Du plomb dans les échanges internationaux
On n’en parle pas beaucoup, mais sur le plan des échanges internationaux, le Québec vit un gros changement depuis plus d’une décennie. Le poids du déficit extérieur s’alourdit. Ce qui nuit à la croissance du PIB réel, selon l’économiste Hélène Bégin dans une étude de Desjardins.
«En tenant compte de la taille de l’économie, le déficit commercial s’avère deux fois plus important que dans les années 1980», liton dans l’étude, publiée il y a quelques jours. Pendant que les exportations déclinaient de 2007 à 2012, passant de 95 G$ à 90 G$, les importations ont beaucoup augmenté.
À l’inverse, le solde des échanges avec les autres provinces canadiennes demeure sensiblement le même. Les exportations vers les autres provinces sont passées de 60 milliards $ à près de 75 milliards $ depuis cinq ans. Fait à noter, plus de la moitié de nos exportations et importations interprovinciales se font avec l’Ontario.
PLUSIEURS FACTEURS
Comment expliquer l’alourdissement du déficit extérieur? Plusieurs facteurs sont en cause, selon Desjardins.
- La Chine s’est hissée au premier rang des fournisseurs de produits de consommation aux États-Unis, coupant l’herbe sous le pied de plusieurs entreprises québécoises. L’excédent commercial avec nos voisins du Sud a d’ailleurs rapetissé de moitié depuis 2002. «Le Québec exporte maintenant moins de 70 % de ses produits aux États-Unis comparativement à plus de 85 % il y a dix ans.»
- Les industries exportatrices telles que le textile, le bois ou les pâtes et papiers, entre autres, sont en déclin. L’effondrement de l’immobilier américain n’a certes pas aidé leur cause, tout comme l’appréciation rapide du dollar canadien. Mais même en cas de reprise économique mondiale, écrit Desjardins, ce sera difficile pour ces industries de remonter la pente.
- L’éclatement de la bulle technologique aux États-Unis, et la descente aux enfers de Nortel, ont fait mal. «À la fin des années 1990, l’industrie du matériel de télécommunications était florissante au Québec. La valeur des livraisons à l’étranger atteignait 12 G$, ce qui en faisait notre principal produit d’exportation. La faillite du principal pilier de l’époque, Nortel, a rapidement fait dégringoler la production de ce secteur d’activité.»
DU POSITIF QUAND MÊME
Le Québec devra traîner ce boulet encore plusieurs années, ce qui limitera le potentiel de croissance économique, souligne l’étude. Toutefois, il n’y a pas que des nuages dans le ciel. D’autres industries prennent la place de celles en déclin, notamment l’aéronautique, les composantes électroniques et les produits pharmaceutiques, qui trônent aujourd’hui dans le top 10 des exportations québécoises.

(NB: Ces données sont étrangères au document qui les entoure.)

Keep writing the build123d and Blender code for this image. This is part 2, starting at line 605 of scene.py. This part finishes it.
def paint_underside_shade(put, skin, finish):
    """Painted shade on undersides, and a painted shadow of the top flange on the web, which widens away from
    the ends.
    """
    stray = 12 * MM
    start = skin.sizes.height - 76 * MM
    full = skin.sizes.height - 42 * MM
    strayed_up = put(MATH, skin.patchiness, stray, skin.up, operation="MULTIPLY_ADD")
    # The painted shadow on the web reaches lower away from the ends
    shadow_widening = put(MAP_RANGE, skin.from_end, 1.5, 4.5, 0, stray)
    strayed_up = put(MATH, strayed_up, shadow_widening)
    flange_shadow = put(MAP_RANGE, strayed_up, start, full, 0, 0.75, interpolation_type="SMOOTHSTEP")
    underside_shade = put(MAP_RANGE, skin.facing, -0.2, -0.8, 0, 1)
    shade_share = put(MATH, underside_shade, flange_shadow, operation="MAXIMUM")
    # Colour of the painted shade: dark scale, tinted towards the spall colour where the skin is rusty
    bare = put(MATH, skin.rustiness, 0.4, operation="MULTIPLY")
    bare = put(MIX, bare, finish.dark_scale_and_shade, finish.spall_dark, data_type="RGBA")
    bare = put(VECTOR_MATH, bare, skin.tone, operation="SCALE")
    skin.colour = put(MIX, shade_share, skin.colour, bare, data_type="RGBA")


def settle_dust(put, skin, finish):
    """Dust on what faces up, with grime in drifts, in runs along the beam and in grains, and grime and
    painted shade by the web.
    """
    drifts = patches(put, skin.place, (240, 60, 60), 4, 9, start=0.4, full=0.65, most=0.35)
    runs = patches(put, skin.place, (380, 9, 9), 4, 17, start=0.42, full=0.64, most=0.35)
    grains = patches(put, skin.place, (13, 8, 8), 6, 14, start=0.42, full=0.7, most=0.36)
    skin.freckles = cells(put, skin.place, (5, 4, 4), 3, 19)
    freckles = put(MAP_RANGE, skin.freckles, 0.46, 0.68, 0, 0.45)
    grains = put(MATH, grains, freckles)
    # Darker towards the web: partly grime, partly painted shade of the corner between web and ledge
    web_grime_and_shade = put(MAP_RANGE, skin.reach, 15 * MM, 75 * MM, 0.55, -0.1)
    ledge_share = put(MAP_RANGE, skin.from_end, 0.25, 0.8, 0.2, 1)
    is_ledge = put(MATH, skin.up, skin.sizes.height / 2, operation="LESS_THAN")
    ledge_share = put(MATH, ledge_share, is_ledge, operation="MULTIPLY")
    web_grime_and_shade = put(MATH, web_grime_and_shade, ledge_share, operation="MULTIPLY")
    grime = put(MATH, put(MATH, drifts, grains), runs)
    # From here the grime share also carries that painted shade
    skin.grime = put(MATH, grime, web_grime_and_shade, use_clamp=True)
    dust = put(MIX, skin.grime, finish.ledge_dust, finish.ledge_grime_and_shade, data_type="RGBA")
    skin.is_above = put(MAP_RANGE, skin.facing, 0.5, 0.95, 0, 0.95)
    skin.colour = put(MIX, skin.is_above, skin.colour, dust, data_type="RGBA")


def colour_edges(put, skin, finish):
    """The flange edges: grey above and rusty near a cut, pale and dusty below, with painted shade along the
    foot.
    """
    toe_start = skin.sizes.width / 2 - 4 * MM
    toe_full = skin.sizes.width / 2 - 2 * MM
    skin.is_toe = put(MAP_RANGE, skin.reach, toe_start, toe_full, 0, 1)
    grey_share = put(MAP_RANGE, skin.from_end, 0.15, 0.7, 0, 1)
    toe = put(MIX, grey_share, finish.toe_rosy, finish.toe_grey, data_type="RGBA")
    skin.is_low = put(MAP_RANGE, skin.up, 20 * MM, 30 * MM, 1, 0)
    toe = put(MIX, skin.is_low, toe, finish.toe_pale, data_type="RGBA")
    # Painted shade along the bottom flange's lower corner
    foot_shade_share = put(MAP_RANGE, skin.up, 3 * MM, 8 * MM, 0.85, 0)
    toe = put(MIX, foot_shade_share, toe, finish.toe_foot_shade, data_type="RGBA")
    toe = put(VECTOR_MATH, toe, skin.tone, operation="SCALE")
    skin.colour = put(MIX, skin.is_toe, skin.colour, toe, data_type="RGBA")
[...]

L’économiste de Desjardins suggère entre autres que le Québec se lance à la conquête des marchés émergents. Leur potentiel de croissance étant plus élevé que celui des pays industrialisés, dont la «reprise» tarde à convaincre, ou apparaît lointaine dans le cas de l’Europe.

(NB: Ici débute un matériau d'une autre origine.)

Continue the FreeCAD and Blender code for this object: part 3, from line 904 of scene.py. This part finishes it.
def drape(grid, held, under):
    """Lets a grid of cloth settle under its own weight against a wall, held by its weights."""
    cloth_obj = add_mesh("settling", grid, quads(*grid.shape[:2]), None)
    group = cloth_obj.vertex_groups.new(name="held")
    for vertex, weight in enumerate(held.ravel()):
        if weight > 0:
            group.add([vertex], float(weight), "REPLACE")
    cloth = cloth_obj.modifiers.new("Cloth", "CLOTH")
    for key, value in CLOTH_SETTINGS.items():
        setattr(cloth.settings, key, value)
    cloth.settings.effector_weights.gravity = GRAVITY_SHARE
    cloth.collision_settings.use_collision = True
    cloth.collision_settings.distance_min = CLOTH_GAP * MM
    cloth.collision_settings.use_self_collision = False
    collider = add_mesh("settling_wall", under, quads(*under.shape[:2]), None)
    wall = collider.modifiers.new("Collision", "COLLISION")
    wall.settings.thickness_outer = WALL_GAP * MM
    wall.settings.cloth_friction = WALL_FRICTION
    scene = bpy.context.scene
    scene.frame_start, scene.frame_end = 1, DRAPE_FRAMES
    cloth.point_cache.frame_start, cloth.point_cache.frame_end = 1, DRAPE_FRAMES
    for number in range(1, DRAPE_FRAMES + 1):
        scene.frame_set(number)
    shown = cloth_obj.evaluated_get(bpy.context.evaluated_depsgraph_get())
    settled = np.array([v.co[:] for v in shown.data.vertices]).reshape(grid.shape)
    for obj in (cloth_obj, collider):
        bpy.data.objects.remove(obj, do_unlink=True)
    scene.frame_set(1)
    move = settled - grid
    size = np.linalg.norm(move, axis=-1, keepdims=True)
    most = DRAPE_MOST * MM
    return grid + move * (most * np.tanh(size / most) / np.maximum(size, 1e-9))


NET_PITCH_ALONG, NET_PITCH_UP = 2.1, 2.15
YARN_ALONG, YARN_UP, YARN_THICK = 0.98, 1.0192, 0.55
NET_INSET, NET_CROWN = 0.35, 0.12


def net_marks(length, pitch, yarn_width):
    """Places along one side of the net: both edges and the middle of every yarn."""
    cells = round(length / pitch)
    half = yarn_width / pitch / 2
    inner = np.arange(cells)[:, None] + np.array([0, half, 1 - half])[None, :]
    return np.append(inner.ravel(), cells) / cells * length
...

Aussi, il ne faudrait pas négliger le potentiel de création de richesse qui existe à l’intérieur même du pays, où de nombreux irritants et obstacles au commerce demeurent entre les provinces. Qu’on pense seulement à la gestion de l’offre dans le domaine agricole, ou les monopoles dans le commerce de l’alcool. Ou encore le marché d’exportation potentiel que représente l’Ontario pour Hydro-Québec, pour l’instant ignoré.